I just bought 2 gallons at our local Kroger for $7.  THe sale use to be 2 for $5 or half gallons, 10 for $10.  It has gone up in the last few months.


----------



## JoAnn (Mar 13, 2008)

In our immediate area/town:

$3.79 @ Wal Mart today
$3.49 special @ Walgreen's this week
$3.99 @ CVS this week.

We watch the Walgreen & CVS ads to see if they are having a sale.  Sometimes Publix is in that amount, but they do have some over $4.  

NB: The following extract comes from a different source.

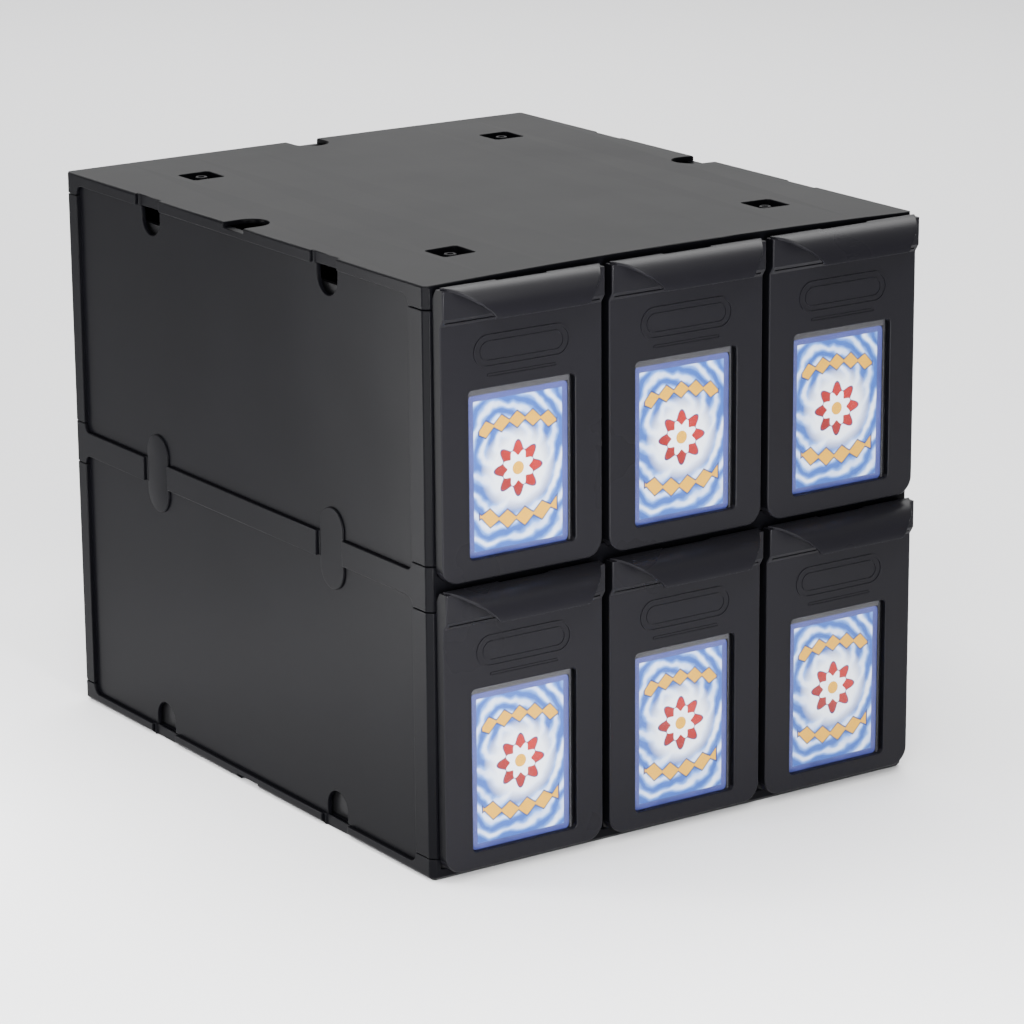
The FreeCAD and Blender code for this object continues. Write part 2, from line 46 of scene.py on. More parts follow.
mm = 0.001
tierNames = ["lower", "upper"]
bayNames = ["left", "middle", "right"]

# where the cabinet stands, read from its own solids, in mm
plateLow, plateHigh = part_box("middle_plate")
frontY = plateLow.y / mm
rearY = plateHigh.y / mm
sideX = plateHigh.x / mm
lowerFrontLow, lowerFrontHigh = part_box("drawer_lower_left_front")
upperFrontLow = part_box("drawer_upper_left_front")[0]
tierPitch = (upperFrontLow.z - lowerFrontLow.z) / mm
topZ = 2 * tierPitch


def newMaterial(name, baseColour, roughness, specular):
    material = bpy.data.materials.new(name)
    material.use_nodes = True
    shader = material.node_tree.nodes["Principled BSDF"]
    shader.inputs["Base Color"].default_value = (*baseColour, 1.0)
    shader.inputs["Roughness"].default_value = roughness
    shader.inputs["Specular IOR Level"].default_value = specular
    return material, material.node_tree, shader


def noiseNode(tree, coordinates, scale, detail):
    noise = tree.nodes.new("ShaderNodeTexNoise")
    noise.inputs["Scale"].default_value = scale
    noise.inputs["Detail"].default_value = detail
    tree.links.new(coordinates, noise.inputs["Vector"])
    return noise.outputs["Fac"]


def rangeNode(tree, value, low, high, toLow, toHigh):
    node = tree.nodes.new("ShaderNodeMapRange")
    for socket, number in zip(("From Min", "From Max", "To Min", "To Max"), (low, high, toLow, toHigh)):
        node.inputs[socket].default_value = number
    tree.links.new(value, node.inputs["Value"])
    return node.outputs["Result"]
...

Gas isn't that high....YET.


----------



## SherryS (Mar 13, 2008)

$5 at Safeway on Maui yesterday!!


----------



## DeniseM (Mar 13, 2008)

$2.70 at Savemart in California, if you buy 2 Gal.  (You save $1 per Gal.)


----------



## dioxide45 (Mar 13, 2008)

We pay 2 for $6 at the local Speedway gas station. It is usually around the $3 mark at the local grociers too, you just don't have to buy two there though.


----------



## Passepartout (Mar 13, 2008)

We have two Kroger markets, Fred Meyer and Smith's and an Albertson's. All of them use milk as a loss leader to bring people in. They all have a 'card' price of $2.79/Gal

The other indie stores, C stores, Drug stores are around $4

Jim Ricks


----------



## "Roger" (Mar 13, 2008)

A gallon of milk is 4 quarts or 3.785 liters where I live.


----------



## stevedmatt (Mar 13, 2008)

A gallon of milk is just over 8 pounds where I live.

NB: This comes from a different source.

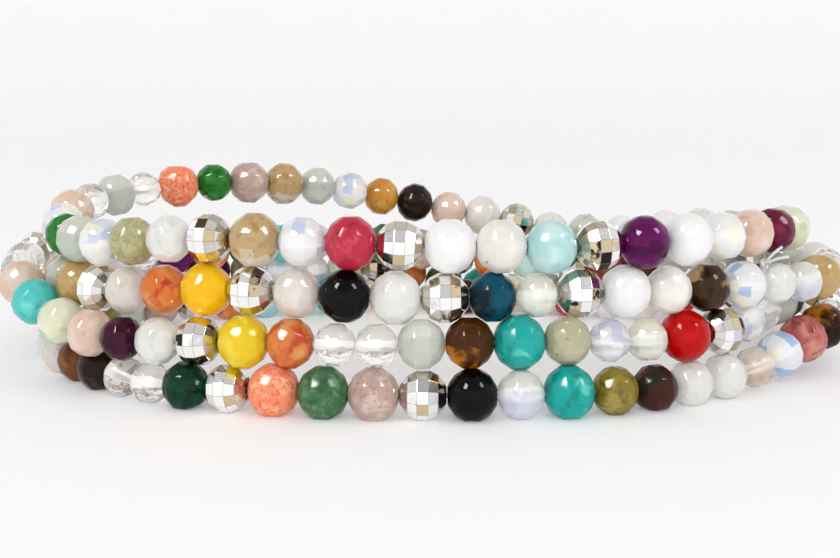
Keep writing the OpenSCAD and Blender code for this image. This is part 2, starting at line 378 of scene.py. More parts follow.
# finishes of the stones: three shades, where the second and the third lie (pattern, features per mm,
# from, to), and the cut; the "lean" pattern lays painted light on the facets that look up, the "under"
# pattern painted light (smoky tan) and painted shade (clear crystal) on those that look down
stoneKinds = {
    "a": {"name": "aquaStone", "shades": ("#A2D2D2", "#C8E6E4", "#2C4044"),
          "second": ("clouds", 0.5, 0.42, 0.66), "third": ("clouds", 1.4, 0.76, 0.8),
          "rough": 0.1, "clear": 0.0, "milky": 0.3, "gloss": 0.45, "cut": "fine"},
    "b": {"name": "blackOnyx", "shades": ("#070405", "#0E090B", "#180C0C"),
          "second": ("clouds", 0.5, 0.5, 0.8), "third": ("clouds", 1.5, 0.6, 0.9),
          "rough": 0.03, "clear": 0.0, "milky": 0.0, "gloss": 0.13, "cut": "fine"},
    # clear crystal: painted light on the facets that look up, painted shade on those that look down
    "c": {"name": "clearCrystal", "shades": ("#FBF9F6", "#FFFFF6", "#E6E2EC"),
          "second": ("lean", 1, -0.1, 0.8), "third": ("under", 0.6, 0.3, 0.9),
          "rough": 0.018, "clear": 0.8, "milky": 0.0, "gloss": 0.5, "cut": "staggered"},
    # second shade: painted light on the facets that look up
    "d": {"name": "champagneCrystal", "shades": ("#E4D3C2", "#F6ECE0", "#BFAB95"),
          "second": ("lean", 1, -0.1, 0.8), "third": ("clouds", 0.6, 0.6, 0.8),
          "rough": 0.03, "clear": 0.6, "milky": 0.1, "gloss": 0.5, "cut": "staggered"},
    "e": {"name": "emeraldStone", "shades": ("#1C7A22", "#3FA03C", "#0A4A16"),
          "second": ("clouds", 0.9, 0.5, 0.72), "third": ("clouds", 1.4, 0.5, 0.7),
          "rough": 0.08, "clear": 0.1, "milky": 0.1, "gloss": 0.25, "cut": "staggered"},
    "f": {"name": "tealBlueStone", "shades": ("#004E64", "#031A22", "#5C4A30"),
          "second": ("clouds", 0.45, 0.42, 0.68), "third": ("clouds", 0.5, 0.6, 0.74),
          "rough": 0.07, "clear": 0.0, "milky": 0.0, "gloss": 0.15, "cut": "straight"},
    "g": {"name": "greenAventurine", "shades": ("#3C6A44", "#648E64", "#2A5234"),
          "second": ("clouds", 1.5, 0.45, 0.7), "third": ("clouds", 0.7, 0.5, 0.66),
          "rough": 0.12, "clear": 0.0, "milky": 0.05, "gloss": 0.25, "cut": "straight"},
    "h": {"name": "milkQuartz", "shades": ("#FAFAFB", "#FEFEFD", "#ECEDF2"),
          "second": ("clouds", 0.6, 0.4, 0.6), "third": ("clouds", 1.1, 0.6, 0.8),
          "rough": 0.1, "clear": 0.1, "milky": 0.4, "gloss": 0.45, "cut": "fine"},
    "j": {"name": "mauveStone", "shades": ("#BC9C92", "#D4C0B6", "#A2847A"),
          "second": ("clouds", 0.8, 0.45, 0.66), "third": ("clouds", 3.0, 0.56, 0.68),
          "rough": 0.1, "clear": 0.0, "milky": 0.2, "gloss": 0.4, "cut": "straight"},
    "k": {"name": "carnelian", "shades": ("#E07830", "#F0A868", "#C43418"),
          "second": ("clouds", 0.4, 0.42, 0.68), "third": ("clouds", 0.6, 0.48, 0.62),
          "rough": 0.07, "clear": 0.15, "milky": 0.15, "gloss": 0.25, "cut": "staggered"},
    # second shade: painted light on the facets that look up
    "l": {"name": "lavenderOpalite", "shades": ("#E6E6F4", "#F8F8EA", "#C8CCEE"),
          "second": ("lean", 1, -0.2, 0.7), "third": ("clouds", 0.5, 0.5, 0.75),
          "rough": 0.07, "clear": 0.35, "milky": 0.3, "gloss": 0.5, "cut": "staggered"},
    "m": {"name": "crimsonStone", "shades": ("#BC2440", "#D2505E", "#8E182E"),
          "second": ("clouds", 0.7, 0.5, 0.75), "third": ("clouds", 1.4, 0.52, 0.75),
          "rough": 0.09, "clear": 0.0, "milky": 0.1, "gloss": 0.25, "cut": "staggered"},
    "n": {"name": "maroonStone", "shades": ("#3C1612", "#5E3222", "#14201A"),
          "second": ("clouds", 0.6, 0.48, 0.66), "third": ("clouds", 0.5, 0.46, 0.64),
          "rough": 0.09, "clear": 0.0, "milky": 0.0, "gloss": 0.15, "cut": "straight"},
    "o": {"name": "opalite", "shades": ("#F3F3F8", "#FBF6E2", "#C6D2F4"),
          "second": ("clouds", 0.45, 0.54, 0.66), "third": ("facets", 1, 0.7, 0.8),
          "rough": 0.03, "clear": 0.2, "milky": 0.3, "gloss": 0.5, "cut": "straight"},
    "p": {"name": "purpleStone", "shades": ("#5A0450", "#7A0C6A", "#3C0434"),
          "second": ("clouds", 0.6, 0.5, 0.75), "third": ("facets", 1, 0.6, 0.95),
          "rough": 0.05, "clear": 0.0, "milky": 0.0, "gloss": 0.18, "cut": "fine"},
    "q": {"name": "coralStone", "shades": ("#F48A62", "#FDB28E", "#E46846"),
          "second": ("clouds", 2.0, 0.48, 0.62), "third": ("clouds", 3.4, 0.54, 0.62),
          "rough": 0.1, "clear": 0.0, "milky": 0.15, "gloss": 0.25, "cut": "straight"},
    "r": {"name": "redStone", "shades": ("#BA0204", "#CC1814", "#860304"),
          "second": ("clouds", 0.6, 0.5, 0.8), "third": ("clouds", 1.1, 0.55, 0.75),
          "rough": 0.07, "clear": 0.0, "milky": 0.03, "gloss": 0.15, "cut": "fine"},
    # second shade: painted light on the facets that look up
    "s": {"name": "sageStone", "shades": ("#D2D8CE", "#E8E8DC", "#BAC4B8"),
          "second": ("lean", 1, 0.2, 0.7), "third": ("clouds", 1.2, 0.55, 0.75),
          "rough": 0.08, "clear": 0.25, "milky": 0.35, "gloss": 0.5, "cut": "straight"},
    "t": {"name": "turquoiseStone", "shades": ("#46C2BE", "#7CDAD4", "#2AA09E"),
          "second": ("clouds", 0.6, 0.45, 0.7), "third": ("clouds", 1.2, 0.55, 0.75),
          "rough": 0.1, "clear": 0.0, "milky": 0.15, "gloss": 0.25, "cut": "straight"},
    "u": {"name": "tealStone", "shades": ("#00A49C", "#62C8BC", "#00847C"),
          "second": ("clouds", 0.8, 0.56, 0.72), "third": ("clouds", 0.7, 0.5, 0.7),
          "rough": 0.11, "clear": 0.0, "milky": 0.08, "gloss": 0.25, "cut": "straight"},
    "v": {"name": "oliveStone", "shades": ("#857218", "#AA9A4A", "#5A4A14"),
          "second": ("clouds", 0.7, 0.45, 0.7), "third": ("clouds", 1.3, 0.5, 0.7),
          "rough": 0.09, "clear": 0.1, "milky": 0.05, "gloss": 0.25, "cut": "staggered"},
    "w": {"name": "milkyStone", "shades": ("#F6F7F2", "#FDFBF6", "#E4E9E4"),
          "second": ("clouds", 0.4, 0.45, 0.7), "third": ("clouds", 0.9, 0.55, 0.75),
          "rough": 0.08, "clear": 0.25, "milky": 0.4, "gloss": 0.5, "cut": "staggered"},
    "x": {"name": "tigersEye", "shades": ("#301204", "#C87C1C", "#160904"),
          "second": ("clouds", 0.42, 0.5, 0.66), "third": ("clouds", 0.5, 0.54, 0.66),
          "rough": 0.08, "clear": 0.0, "milky": 0.0, "gloss": 0.15, "cut": "straight"},
    "y": {"name": "yellowStone", "shades": ("#FFBE00", "#FFD420", "#F8AC00"),
          "second": ("clouds", 0.5, 0.45, 0.75), "third": ("clouds", 0.9, 0.55, 0.8),
          "rough": 0.05, "clear": 0.1, "milky": 0.15, "gloss": 0.25, "cut": "staggered"},
    "z": {"name": "yellowOliveStone", "shades": ("#F0CE0C", "#F8DE48", "#CDB41A"),
          "second": ("clouds", 0.5, 0.45, 0.7), "third": ("clouds", 0.7, 0.55, 0.75),
          "rough": 0.06, "clear": 0.1, "milky": 0.15, "gloss": 0.25, "cut": "staggered"},
    "A": {"name": "amberStone", "shades": ("#CCA866", "#E4CC9A", "#A6803E"),
          "second": ("clouds", 0.5, 0.45, 0.7), "third": ("clouds", 1.0, 0.55, 0.75),
          "rough": 0.07, "clear": 0.2, "milky": 0.25, "gloss": 0.45, "cut": "straight"},
    "B": {"name": "beigeStone", "shades": ("#E6DDD4", "#F2ECE6", "#D0C4BA"),
          "second": ("clouds", 0.5, 0.4, 0.7), "third": ("clouds", 1.4, 0.58, 0.75),
          "rough": 0.09, "clear": 0.15, "milky": 0.35, "gloss": 0.45, "cut": "staggered"},
    "C": {"name": "tanBrownStone", "shades": ("#3A2616", "#B0906A", "#140C06"),
          "second": ("clouds", 0.35, 0.52, 0.6), "third": ("clouds", 0.6, 0.52, 0.62),
          "rough": 0.08, "clear": 0.0, "milky": 0.0, "gloss": 0.15, "cut": "straight"},
    "D": {"name": "darkGreenStone", "shades": ("#072E20", "#145038", "#02140D"),
          "second": ("clouds", 0.7, 0.5, 0.75), "third": ("clouds", 1.2, 0.5, 0.7),
          "rough": 0.06, "clear": 0.0, "milky": 0.0, "gloss": 0.15, "cut": "straight"},
    # second shade: painted light on the facets that look up
    "E": {"name": "clearOpalite", "shades": ("#F4F2F6", "#FBFAF2", "#D6DAF4"),
          "second": ("lean", 1, -0.1, 0.7), "third": ("facets", 1, 0.7, 0.8),
          "rough": 0.03, "clear": 0.5, "milky": 0.2, "gloss": 0.5, "cut": "staggered"},
    "G": {"name": "garnet", "shades": ("#3A0722", "#641440", "#1A030E"),
          "second": ("clouds", 0.6, 0.5, 0.8), "third": ("facets", 1, 0.5, 0.9),
          "rough": 0.05, "clear": 0.1, "milky": 0.0, "gloss": 0.15, "cut": "staggered"},
    "H": {"name": "prehnite", "shades": ("#C0BB98", "#D2CEB4", "#908A6C"),
          "second": ("clouds", 0.6, 0.45, 0.7), "third": ("clouds", 1.6, 0.66, 0.74),
          "rough": 0.08, "clear": 0.2, "milky": 0.2, "gloss": 0.45, "cut": "staggered"},
    "K": {"name": "darkBrownStone", "shades": ("#1E110C", "#4A3020", "#0C0705"),
          "second": ("clouds", 0.7, 0.52, 0.7), "third": ("clouds", 0.9, 0.5, 0.7),
          "rough": 0.07, "clear": 0.0, "milky": 0.0, "gloss": 0.15, "cut": "straight"},
    "M": {"name": "magentaStone", "shades": ("#6C1038", "#9A3460", "#400A24"),
          "second": ("clouds", 0.6, 0.5, 0.75), "third": ("clouds", 1.1, 0.5, 0.7),
          "rough": 0.07, "clear": 0.1, "milky": 0.05, "gloss": 0.15, "cut": "staggered"},
    # second shade: painted light on the facets that look up
    "N": {"name": "milkyCrystal", "shades": ("#F0F2E8", "#FCFAE8", "#D9DDD2"),
          "second": ("lean", 1, 0.1, 0.8), "third": ("clouds", 0.5, 0.52, 0.7),
          "rough": 0.03, "clear": 0.5, "milky": 0.2, "gloss": 0.5, "cut": "straight"},
    "O": {"name": "blueOpalite", "shades": ("#F0F1F8", "#FBF5DC", "#A6C4EE"),
          "second": ("clouds", 0.45, 0.54, 0.66), "third": ("facets", 1, 0.62, 0.7),
          "rough": 0.03, "clear": 0.2, "milky": 0.3, "gloss": 0.5, "cut": "straight"},
    "P": {"name": "peachStone", "shades": ("#EBCDB8", "#F4E2D4", "#D8B09A"),
          "second": ("clouds", 0.5, 0.4, 0.7), "third": ("clouds", 1.1, 0.55, 0.75),
          "rough": 0.08, "clear": 0.15, "milky": 0.3, "gloss": 0.45, "cut": "straight"},
    "Q": {"name": "honeyStone", "shades": ("#CC8624", "#E2AA4C", "#98601A"),
          "second": ("clouds", 0.5, 0.45, 0.7), "third": ("clouds", 1.0, 0.55, 0.75),
          "rough": 0.07, "clear": 0.1, "milky": 0.15, "gloss": 0.35, "cut": "straight"},
    "R": {"name": "roseStone", "shades": ("#B45A56", "#D08C80", "#84382F"),
          "second": ("clouds", 0.6, 0.45, 0.7), "third": ("clouds", 1.1, 0.5, 0.7),
          "rough": 0.09, "clear": 0.0, "milky": 0.08, "gloss": 0.25, "cut": "staggered"},
    "S": {"name": "greyBeigeStone", "shades": ("#E4E0D8", "#F0EDE6", "#9A9488"),
          "second": ("clouds", 0.5, 0.4, 0.65), "third": ("clouds", 0.9, 0.7, 0.76),
          "rough": 0.1, "clear": 0.0, "milky": 0.3, "gloss": 0.45, "cut": "straight"},
    # smoky tan: the second shade is painted light, paler on the facets that look down
    "T": {"name": "smokyTanStone", "shades": ("#CDAA70", "#E2D6C4", "#B08A52"),
          "second": ("under", 1, 0.3, 0.42), "third": ("clouds", 1.3, 0.5, 0.7),
          "rough": 0.06, "clear": 0.2, "milky": 0.15, "gloss": 0.45, "cut": "straight"},
    "V": {"name": "speckledOliveStone", "shades": ("#A8A274", "#BFBA90", "#8A845C"),
          "second": ("clouds", 0.9, 0.45, 0.7), "third": ("veins", 1.5, 0.0, 0.04),
          "rough": 0.1, "clear": 0.0, "milky": 0.15, "gloss": 0.4, "cut": "straight"},
    "Y": {"name": "paleGreenStone", "shades": ("#EAEDCE", "#F6F7E4", "#C6D8AC"),
          "second": ("clouds", 0.5, 0.4, 0.7), "third": ("facets", 1, 0.86, 0.97),
          "rough": 0.08, "clear": 0.15, "milky": 0.3, "gloss": 0.5, "cut": "staggered"},
    "Z": {"name": "brownStone", "shades": ("#744222", "#9C6A3E", "#4C2A16"),
          "second": ("clouds", 0.5, 0.5, 0.7), "third": ("clouds", 0.9, 0.5, 0.7),
          "rough": 0.08, "clear": 0.0, "milky": 0.03, "gloss": 0.15, "cut": "straight"},
}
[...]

But seriously, I never buy a gallon, but half gallons are about 2.19


----------



## klynn (Mar 13, 2008)

I pay $6.39 for Organic.  The non-organic is $4.49.


----------



## rickandcindy23 (Mar 13, 2008)

We buy dairy milk, delivered right to our doorstep every Tuesday.  The price for 1% last month was $6.29, but I understand the price will be up for March.  

We choose delivery from the local dairy as an alternative to milk that has hormones in it.  I don't need more hormones.  :rofl:


----------



## Denise L (Mar 13, 2008)

$4.79/gallon at our local grocery store for fat-free with no hormones!

Organic eggs are $4.69/dozen.


----------



## Kona Lovers (Mar 14, 2008)

Here in Central Calif, at Vons (aka Safeway), one gallon is $4.59, but buy two and you pay $5.39.  I always buy 2 as our two 17 year olds drink it like it's going out of style.

Marty


----------



## Hoc (Mar 14, 2008)

Here in Orange County, California, a half gallon of Organic Nonfat milk is $3.99, so about $8 a gallon.


----------



## Whirl (Mar 14, 2008)

organic half gallon about 2.99 and a gallon is usually 5.50 to 6.00


----------



## Hophop4 (Mar 14, 2008)

Houston area at Krogers 2 for $7 or $3.50 each but this week was on sale 2 for $6 or $3 each.  At Randalls it's 2 for $7 but you have to buy 2 to get the savings.


----------



## Texasbelle (Mar 14, 2008)

HEB has it 2/$5 with an additional $10 purchase for the next five days.  [I think you can buy one for $2.50.]  Houston grocery stores have been selling it 2/$7.  I bought one quart for 99 cents at the 99 cent store because I use so little, that way I'm not throwing away so much.  I don't see how families can afford good food--milk and fresh produce for their kids.  Bananas were 54 cents per pound at Kroger today, that's high for here.  I refuse to pay over 99 cents for grapes.  Usually one of the stores will have that price.


----------



## Hawaiibarb (Mar 14, 2008)

*Honolulu*

$5 in Honolulu when it's on sale.


----------



## otis8756 (Mar 14, 2008)

$3.49 here in north TX


----------



## JLB (Mar 14, 2008)

*How much is a gallon of milk where you live? *

Like gasoline, still a gallon (maybe, who knows), but that could change.


----------



## beanb41 (Mar 15, 2008)

In New Zealand milk is $4.35 for generic brand 4 litres in a supermarket. Branded milk is around $5.50 and it all comes from the same cows and processed at the same factories. The power of marketing and more branded milk is sold than generic or homebranded milk . Go figure


----------